Stock Market Update: Dow Soars as Salesforce and Deere Lead Gains; Alphabet and Amazon Face Hurdles
ICARO Media Group
**Dow Surges as Salesforce and Deere Impress; Alphabet and Amazon Face Challenges**
The Dow Jones Industrial Average experienced a remarkable upswing on Thursday, surging over 600 points to reach its highest level in a week. By the afternoon, the index had climbed 544 points, or 1.3%, landing at 43,953. Meanwhile, the S&P 500 saw an increase of 0.6%, and the Nasdaq inched up by 0.1%.
These gains were largely driven by a notable 5.2% rise in Salesforce shares, following increased price targets from three brokerages. Nvidia also contributed to the upward momentum, with its shares rising 0.8% after the company exceeded quarterly earnings expectations and forecasted a strong fourth-quarter revenue. Anthony Saglimbene, chief market strategist at Ameriprise Financial, highlighted the future potential for Nvidia, particularly in AI, despite some investors' concerns over its slower growth forecast in seven quarters.
However, the day wasn't positive for all tech giants. Alphabet experienced a significant decline, falling 5.4% as it reached a two-week low. This drop occurred after the Justice Department urged a judge to compel Google to divest its Chrome browser and implement other measures to dismantle its search monopoly. The decline in Alphabet's stock impacted the communication services sector of the S&P 500, making it the worst performer with a 1.9% fall.

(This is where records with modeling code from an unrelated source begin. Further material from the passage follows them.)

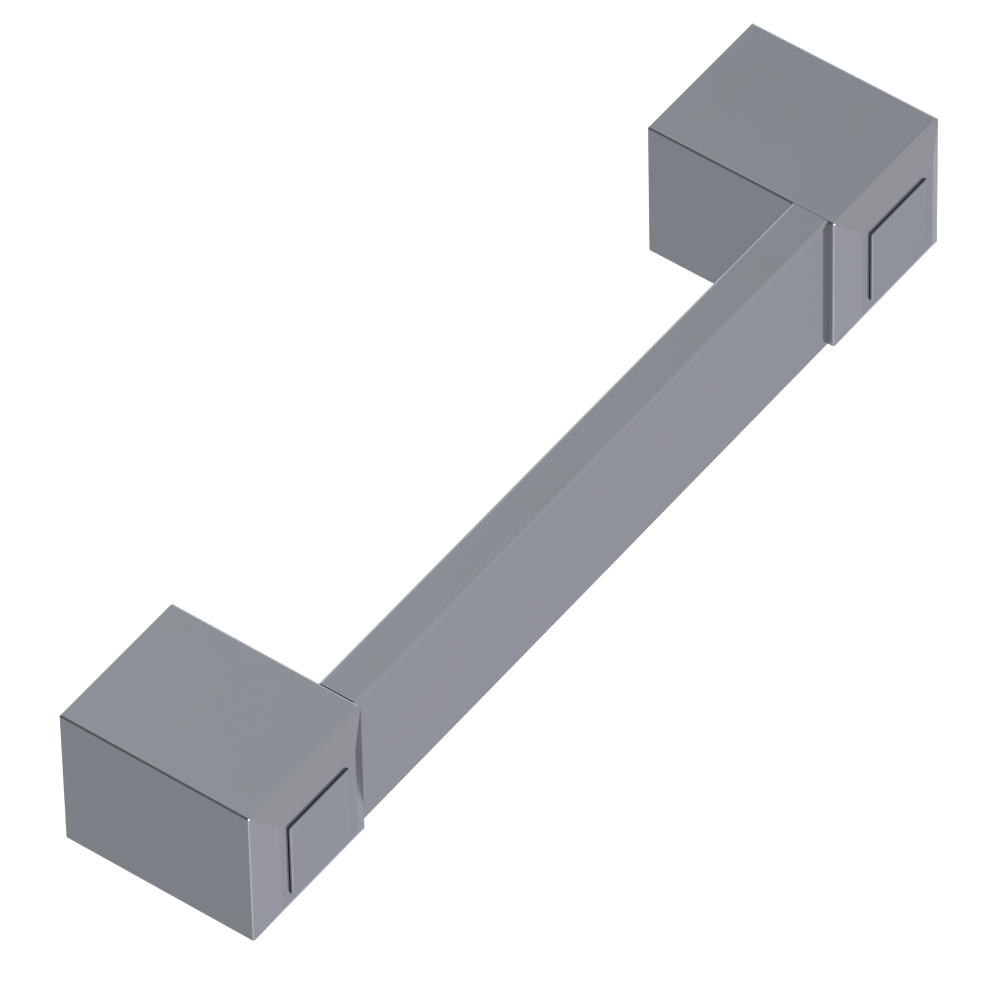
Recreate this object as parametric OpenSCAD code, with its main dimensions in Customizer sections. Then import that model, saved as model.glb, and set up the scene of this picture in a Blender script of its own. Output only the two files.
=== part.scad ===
// Cabinet handle: a flat bar let into two square posts, fixed to a door from behind.
// X runs along the bar, Z is up and the handle stands out of the door towards -Y.
// The origin is on the door's face, midway between the two fixing holes.

/* [Length] */
// Distance between the two fixing holes
hole_spacing = 128; // [96:32:320]

/* [Bar] */
// Thickness of the bar, front to back
bar_thickness = 5.9; // [5:0.1:8]
// How far the bar's face lies behind the posts' front edge
bar_setback = 0.85; // [0.5:0.05:2]
// How deep the bar's ends are let into the posts' sides
housing_depth = 0.1; // [0.05:0.05:0.4]

/* [Posts] */
// Width of a post, along the bar
post_width = 24; // [23:0.5:40]
// Height of the posts and of the bar
post_height = 24; // [23:0.5:40]
// Depth of a post, from the door to its front edge
post_depth = 30.3; // [29:0.1:50]
// Width of the four sloping bands round a post's front
band_width = 3.9; // [2:0.1:5]
// How far the flat middle of a post's front stands out past its edge
front_rise = 1.9; // [1:0.1:3]
// Rounding of the edges of the posts and of the bar
edge_radius = 0.45; // [0.2:0.05:0.8]

/* [Caps] */
// Side of the square cap on each post
cap_size = 12.65; // [11:0.05:14.5]
// How far the cap stands out of the post's front
cap_proud = 0.5; // [0.3:0.05:1]
// Depth of the square pocket that the cap sits in
cap_seat = 1.6; // [1.2:0.1:2]
// Gap round the cap in its pocket
cap_gap = 0.15; // [0.1:0.05:0.4]
// Rounding of the cap's edges
cap_radius = 0.25; // [0.1:0.05:0.3]
// Wall of the ring under the cap
ring_wall = 0.7; // [0.5:0.1:1]
// Length of the ring under the cap
ring_length = 1.6; // [1:0.1:2]

/* [Clamping screws] */
// Thread diameter of the screw that holds the bar in a post
screw_d = 3; // [2.5:0.5:4]
// Length of the screw under its head
screw_length = 12; // [8:0.5:15]
// Diameter of the screw's head
head_d = 5.5; // [5:0.5:7]
// Height of the screw's head
head_height = 2; // [1.6:0.1:2.4]
// Width of the hexagon socket across its flats
socket_width = 2; // [1.5:0.5:2.5]
// Depth of the hexagon socket
socket_depth = 1.1; // [0.8:0.1:1.3]

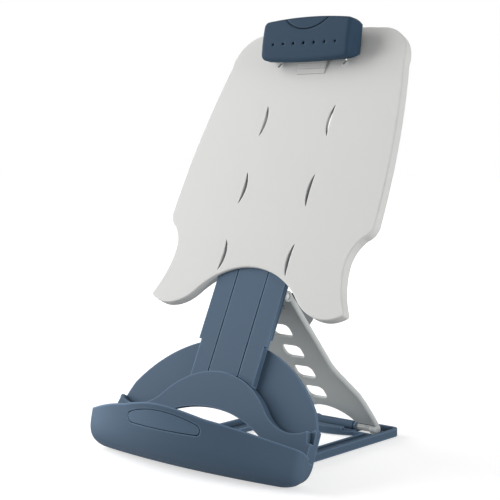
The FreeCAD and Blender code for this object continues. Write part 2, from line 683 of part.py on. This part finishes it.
def strut():
    """Plate behind a low rim, with four windows, two legs astride the barrel and tip knuckles."""
    right = strut_outline()
    top = line(Vector(STRUT_TIP_HALF, 0, STRUT_LENGTH), Vector(-STRUT_TIP_HALF, 0, STRUT_LENGTH))
    foot = line(Vector(STRUT_FOOT_HALF, 0, 0), Vector(-STRUT_FOOT_HALF, 0, 0))
    outline = Part.Wire(Part.__sortEdges__(right + [top] + reflected(right) + [foot]))
    solid = slab(outline, STRUT_FRONT, STRUT_BACK)
    solid = solid.makeFillet(9.0, edges_at(solid, 46, 41))
    solid = solid.makeFillet(40.0, edges_at(solid, 33, 72))
    solid = solid.makeFillet(STRUT_EDGE_RADIUS, front_edges(solid, STRUT_FRONT))
    plate_front = STRUT_FRONT + STRUT_FRONT_STEP
    front_step = slab(inset(outline, STRUT_FRONT_EDGE), STRUT_FRONT - 1, plate_front)
    hollow = slab(inset(outline, STRUT_RIM_WALL), plate_front + STRUT_PLATE, STRUT_BACK + 1)
    solid = solid.cut([front_step, hollow])
    feet = both_sides(rod(FOOT_BOSS_X, STRUT_FOOT_HALF, 0, 0, STRUT_FOOT_DIA))
    windows = [strut_window(STRUT_SLOT_FIRST + STRUT_SLOT_PITCH * i) for i in range(STRUT_WINDOWS)]
    solid = solid.fuse(feet).cut(slab(leg_arch(), STRUT_FRONT - 1, STRUT_BACK + 1)).cut(windows)
    knuckle = both_sides(rod(19, STRUT_TIP_HALF, 0, STRUT_LENGTH, KNUCKLE_DIA))
    tip_gap = box(-TIP_GAP_HALF, TIP_GAP_HALF, -20, 20, STRUT_LENGTH - TIP_GAP_DEPTH, STRUT_LENGTH + 10)
    solid = solid.cut(tip_gap).fuse(knuckle)
    solid = solid.cut(rod(-STRUT_TIP_HALF - 1, STRUT_TIP_HALF + 1, 0, STRUT_LENGTH, TIP_BAR_DIA))
    under_leg = both_sides(box(20, FOOT_BOSS_X, STRUT_FRONT - 1, STRUT_BACK + 1, -8, BARREL_DIA / 2 + 0.4))
    solid = solid.cut(under_leg).cut(both_sides(rod(FOOT_BOSS_X - 1, AXLE_HALF, 0, 0, AXLE_DIA)))
    return solid.removeSplitter()


def leg_arch():
    """Opening between the legs."""
    low = Vector(ARCH_LEG_X, 0, 4)
    crown = arc(Vector(-low.x, 0, low.z), Vector(0, 0, ARCH_CROWN), low)
    right = line(low, Vector(low.x, 0, -12))
    foot = line(Vector(low.x, 0, -12), Vector(-low.x, 0, -12))
    left = line(Vector(-low.x, 0, -12), Vector(-low.x, 0, low.z))
    return Part.Wire([crown, right, foot, left])


def strut_window(at_z):
    """Rounded slot across the strut."""
    half_x = STRUT_SLOT_WIDTH / 2
    half_z = STRUT_SLOT_HEIGHT / 2
    slot = box(-half_x, half_x, STRUT_FRONT - 1, STRUT_BACK + 1, at_z - half_z, at_z + half_z)
    uprights = [e for e in slot.Edges if e.BoundBox.YLength > 1 and e.BoundBox.XLength < 1e-3
                and e.BoundBox.ZLength < 1e-3]
    return slot.makeFillet(STRUT_SLOT_CORNER, uprights)


def strut_axle():
    """Pale rod fixed in the strut's feet; it turns in the frame's rear barrel."""
    return rod(-AXLE_HALF, AXLE_HALF, 0, 0, AXLE_DIA)


LATCH_LOW = 120.0
LATCH_HIGH = 150.0
LATCH_HALF = 29.5
LATCH_BACK = 12.5
LATCH_GUIDE_HALF = 25.0
TIP_GAP_HALF = 18.5          # gap between the knuckles for the column's rails
TIP_GAP_DEPTH = 15.0


def latch_slide():
    """Ribbed finger latch behind the strut, below the tip bar."""
    grip = box(-LATCH_HALF, LATCH_HALF, STRUT_BACK, LATCH_BACK, LATCH_LOW, LATCH_HIGH)
    rounded = [e for e in grip.Edges if e.BoundBox.XLength > 1 and e.BoundBox.YMin > LATCH_BACK - 1e-3]
    grip = grip.makeFillet(2.5, rounded)
    guide_front = STRUT_FRONT + STRUT_FRONT_STEP + STRUT_PLATE + 0.3
    guide = box(-LATCH_GUIDE_HALF, LATCH_GUIDE_HALF, guide_front, STRUT_BACK + 1,
                LATCH_LOW + 4, LATCH_HIGH - 12)
    grooves = [box(-LATCH_HALF - 1, LATCH_HALF + 1, LATCH_BACK - 1.4, LATCH_BACK + 1, z, z + 1.8)
               for z in range(124, 146, 4)]
    tip_gap = box(-TIP_GAP_HALF, TIP_GAP_HALF, 0, LATCH_BACK + 1,
                  STRUT_LENGTH - TIP_GAP_DEPTH, LATCH_HIGH + 1)
    return union(grip, guide).cut(grooves + [tip_gap]).removeSplitter()


def tip_bar():
    """Rod across the strut's tip; its middle runs in the column's track."""
    return rod(-STRUT_TIP_HALF + 0.5, STRUT_TIP_HALF - 0.5, 0, STRUT_LENGTH, TIP_BAR_DIA)


# ---------------------------------------------------------------- page clip
CLIP_SHELL = 2.0
CLIP_LOW_END = -12.4         # clip outline, up the clip from its row of dimples
CLIP_LOW_MID = -14.8
CLIP_HIGH_END = 20.0
CLIP_HIGH_MID = 23.0
CLIP_EAR_X = 19.0
CLIP_BOSS_X = 24.0
CLIP_BOSS_THICK = 3.0
WIRE_DIA = 1.4
WIRE_HALF = 34.5
EAR_THICK = 2.5


def clip_profile(shrink):
    """Side profile: a bulging front, tapering back towards the panel."""
    low = Vector(0, 1.6 + shrink, -18)
    belly = Vector(0, shrink, 2)
    high = Vector(0, 2.6 + shrink, 26)
    back_high = Vector(0, CLIP_DEPTH, 16.5 - 0.6 * shrink)
    back_low = Vector(0, CLIP_DEPTH, -8.0 + 0.6 * shrink)
    front = arc(low, belly, high)
    return Part.Wire([front, line(high, back_high), line(back_high, back_low), line(back_low, low)])


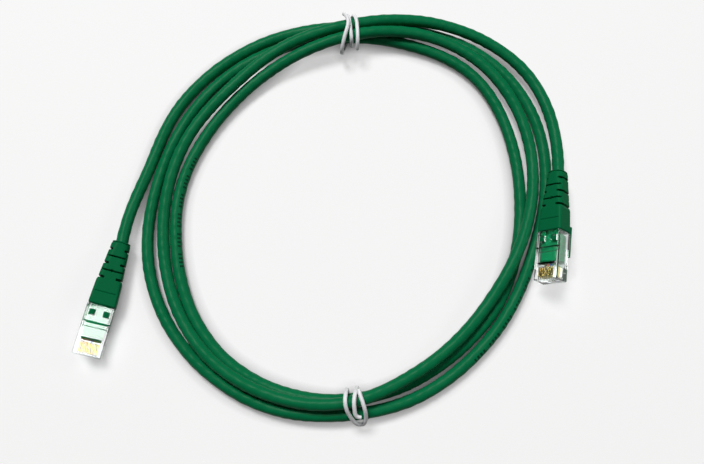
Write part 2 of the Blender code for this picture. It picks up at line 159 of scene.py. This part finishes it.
# Twist ties: (across, radius, height) in mm, as in the part
TIE_DIAMETER = 1.7 * MM
TIE_STEP = 0.4 * MM
TIE_TOP = [
    (5.4, 78.6, 9.4), (5.6, 80.6, 12.6), (5.6, 84.2, 14.0), (5.4, 88.2, 13.8),
    (4.8, 92.0, 13.7), (3.9, 94.3, 11.7), (3.3, 95.9, 7.8), (3.1, 96.6, 4.8),
    (3.0, 95.8, 2.1), (3.0, 92.9, 0.94), (3.0, 89.8, 0.9), (3.0, 86.8, 0.94),
    (2.9, 84.3, 2.2), (2.9, 82.6, 5.6), (2.9, 81.4, 9.6), (2.8, 82.6, 12.6),
    (2.4, 86.4, 13.8), (1.9, 90.6, 13.8), (1.3, 93.8, 12.1), (1.0, 95.4, 8.2),
    (0.9, 96.4, 4.8), (0.8, 95.5, 2.1), (0.7, 92.6, 0.94), (0.5, 89.4, 0.9),
    (0.0, 86.2, 0.96), (-0.9, 82.4, 2.2), (-1.5, 78.8, 5.8), (-1.6, 77.8, 9.8),
    (-0.9, 80.2, 13.3), (0.4, 84.6, 15.3), (1.3, 88.8, 15.8), (0.7, 91.8, 15.5),
    (-0.2, 93.8, 14.0), (-0.6, 95.2, 11.8),
]
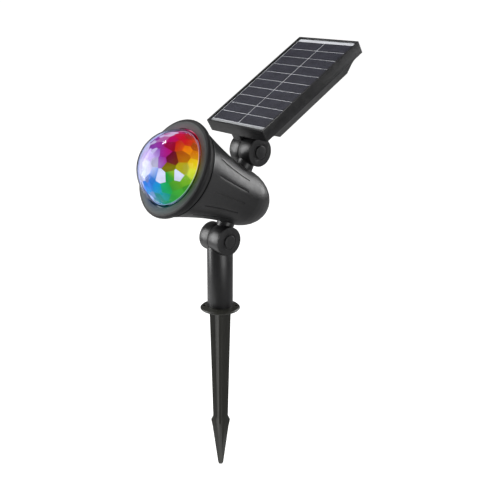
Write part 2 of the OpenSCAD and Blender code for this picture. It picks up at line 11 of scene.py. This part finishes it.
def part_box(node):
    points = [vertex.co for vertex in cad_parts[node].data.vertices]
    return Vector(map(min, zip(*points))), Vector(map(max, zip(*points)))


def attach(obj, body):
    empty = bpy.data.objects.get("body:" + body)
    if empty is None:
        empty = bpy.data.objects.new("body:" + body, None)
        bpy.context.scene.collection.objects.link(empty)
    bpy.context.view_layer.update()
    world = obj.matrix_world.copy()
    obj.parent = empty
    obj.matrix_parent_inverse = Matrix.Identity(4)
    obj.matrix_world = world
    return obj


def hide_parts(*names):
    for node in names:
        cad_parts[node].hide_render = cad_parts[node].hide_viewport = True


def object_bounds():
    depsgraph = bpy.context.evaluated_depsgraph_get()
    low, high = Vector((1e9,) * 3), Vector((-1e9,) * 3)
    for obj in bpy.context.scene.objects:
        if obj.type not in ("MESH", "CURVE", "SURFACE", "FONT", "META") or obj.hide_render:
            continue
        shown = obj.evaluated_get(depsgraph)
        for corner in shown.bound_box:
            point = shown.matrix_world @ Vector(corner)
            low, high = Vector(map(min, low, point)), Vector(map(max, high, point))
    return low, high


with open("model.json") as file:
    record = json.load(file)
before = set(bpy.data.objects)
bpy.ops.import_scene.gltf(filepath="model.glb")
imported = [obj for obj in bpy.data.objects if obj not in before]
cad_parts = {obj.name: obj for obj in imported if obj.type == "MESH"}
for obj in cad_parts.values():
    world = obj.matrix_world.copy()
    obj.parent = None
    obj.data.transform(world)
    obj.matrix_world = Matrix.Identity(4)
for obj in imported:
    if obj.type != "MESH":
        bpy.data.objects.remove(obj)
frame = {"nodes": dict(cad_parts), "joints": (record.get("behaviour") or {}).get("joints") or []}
cad_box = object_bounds()
joints = {joint["name"]: joint for joint in frame["joints"]}
MM = 0.001


def axis_frame(origin, z_axis):
    """Matrix of a frame whose X is the row's X and whose Z is z_axis."""
    z = Vector(z_axis).normalized()
    x = Vector((1, 0, 0))
    y = z.cross(x)
    turn = Matrix((x, y, z)).transposed().to_4x4()
    return Matrix.Translation(Vector(origin)) @ turn


# The head's frame has Z along the beam, and the panel's has Z out of its face
HEAD = axis_frame(joints["crystal_spin"]["pos_m"], joints["crystal_spin"]["axis"])
PANEL = axis_frame(joints["panel_tilt"]["pos_m"], joints["button_press"]["axis"])


# ---------------------------------------------------------------- mesh helpers

def new_object(name, bm, material, body, smooth=35):
    """Makes an object of a bmesh, shaded smooth except at edges sharper than smooth degrees."""
    bmesh.ops.recalc_face_normals(bm, faces=bm.faces)
    mesh = bpy.data.meshes.new(name)
    bm.to_mesh(mesh)
    bm.free()
    mesh.materials.append(material)
    for face in mesh.polygons:
        face.use_smooth = smooth > 0
    if smooth > 0:
        mesh.set_sharp_from_angle(angle=math.radians(smooth))
    piece = bpy.data.objects.new(name, mesh)
    bpy.context.scene.collection.objects.link(piece)
    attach(piece, body)
    return piece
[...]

Amazon also faced headwinds, losing 2% amid reports of a likely European Union investigation next year. The probe aims to determine whether Amazon prioritizes its own brand products on its online marketplace.
In other market news, Deere shares soared by 9% after the machinery manufacturer reported a strong fourth-quarter profit. AI company Snowflake experienced a dramatic 34% jump in its stock following an upward revision of its annual product revenue forecast.
On the economic data front, a weekly report indicated an unexpected drop in jobless claims last week, suggesting resumed job growth for November. Investors are now turning their attention to the Federal Reserve, with money-market bets favoring a 25-basis-point interest rate cut in December. Recent comments from Fed officials, including Richmond Fed President Tom Barkin and Chicago Federal Reserve President Austan Goolsbee, suggest a cautious approach to further rate cuts.
With the upcoming mid-December Federal Open Market Committee (FOMC) meeting, market participants will be closely monitoring any policy signals from the Fed. According to Saglimbene, "The next thing markets will look for is the Fed meeting, and some policy speak from Fed officials this week have pointed to maybe a pause in the making for December."